Your wedding is the culmination of definitely months but maybe years of planning, and a lot of work go into the day, from a lot of different people.   I would like to share with you process that a photographer will go through in order to prepare to photograph a wedding so that they can ensure they will be delivering what the bride and groom are looking for to keep their memories safe.

[This post appeared originally on my wedding specific website blog]

So, let's talk about time dedicated to a wedding in hours. And when I say dedicated, I mean, I can't use this time to be working on anything else, the work being done on a wedding requires full attention.   I'm not saying I charge people for these hours, but these are the hours that are involved with every wedding and it's good to know the work involved with the service someone is doing for you.

- A few hours involved with meetings long before, interviews in person, building quotes, invoices, contracts, emails exchanging information and ideas.  Can easily amount to 5 or more hours, but let's call it two hours.

-Packing, preparing gear the day before. Preparing gear to go to your wedding is something I like to do at least one day ahead, and the gear involved can be relatively simple (~15lbs of camera gear coming with) to relatively complex and in depth (~45lbs of camera gear).  Lets call it an hour.

-Travel, even for a local wedding that is relatively shorter day coverage, still looking at about an hour of travel time.

-Hours at wedding.  It is not uncommon for me to start around 9am capturing hair and makeup, and it's not uncommon to continue shooting until after 9pm. So 12 hour days are no stranger to me.

-Downloading Photos and Videos, the last wedding I was at last week was for 5 hours of coverage. I captured about 900 images, and that took 1 hour to download.  A 12 hour day of shooting, both photo and video, will take 2 hours of downloading probably.  My workstation is still somewhat useable in this time, but still requires constant attention as the download probably spans a dozen memory cards which need to be changed, and several download locations for the organization of my file system.

-Editing photos, well before editing there is grading. I pass through the photos full screen and decide what is most essential to telling the story of your wedding without words.  Flipping through 2500 photos for a big wedding day could take about six hours itself, just to decide which photos will be edited.  Editing photos for a wedding that has asked for all the image files could take another 10-20 hours. Export will take another one or two hours at least.   So editing photos, all things considered; we will call it 20 hours moving fast for a bigger, fuller day of wedding coverage.
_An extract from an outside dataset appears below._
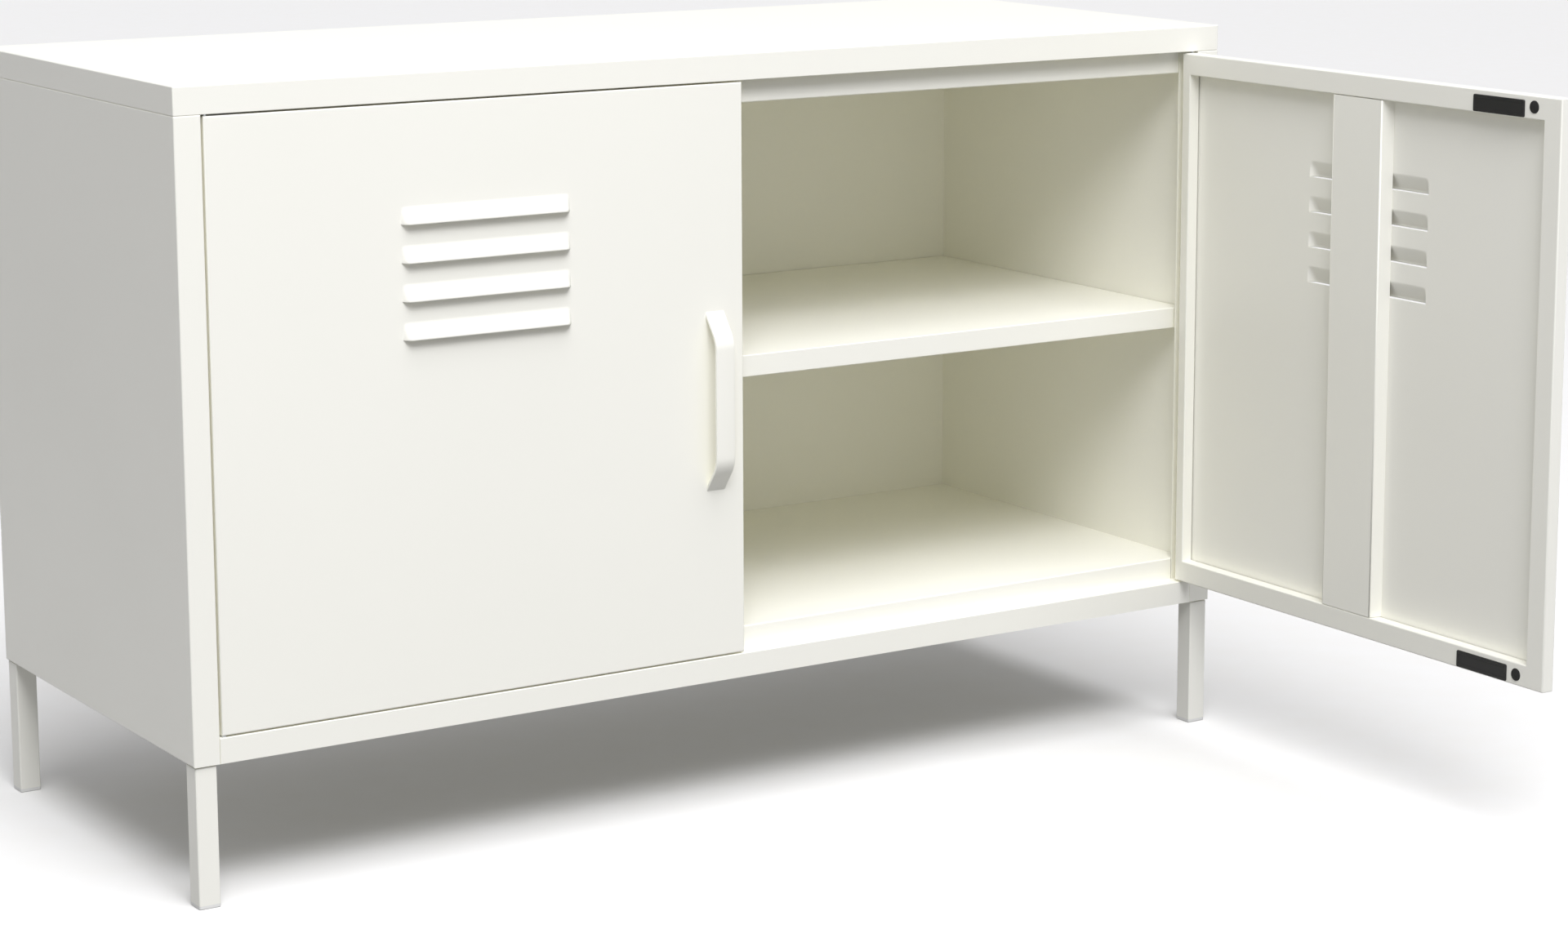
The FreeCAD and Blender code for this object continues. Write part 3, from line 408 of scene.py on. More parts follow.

-Video, importing video and then sorting it goes a lot like it does for photos.  Creating an "EDL" (or edit decision list) for a wedding video can take about 2-3 hours.  Then I like to lay down the audio track, or background music, and set key transition points for the video, this helps me edit to the flow of music without having to watch it a million times as I go.  Once that is ready, one minute of finished wedding video  will generally take me at least one hour to generate.  I like to deliver 10-min cinematic edits, so you can call that 10 hours, though its often more.  So 13 hours all said and done.

-Albums, after photos are edited, but before they are delivered, I sometimes need to put together a photo album.  An album of 20 pages can use upwards of 100 full resolution images, though its good to have more to choose from.  A layout like that usually takes 4-5 hours. Sometimes longer thanks to the bulky online designer for the third party printing company we use to deliver these beautifully bound and printed wedding albums.  We are not counting file upload time though that is usually an hour at least.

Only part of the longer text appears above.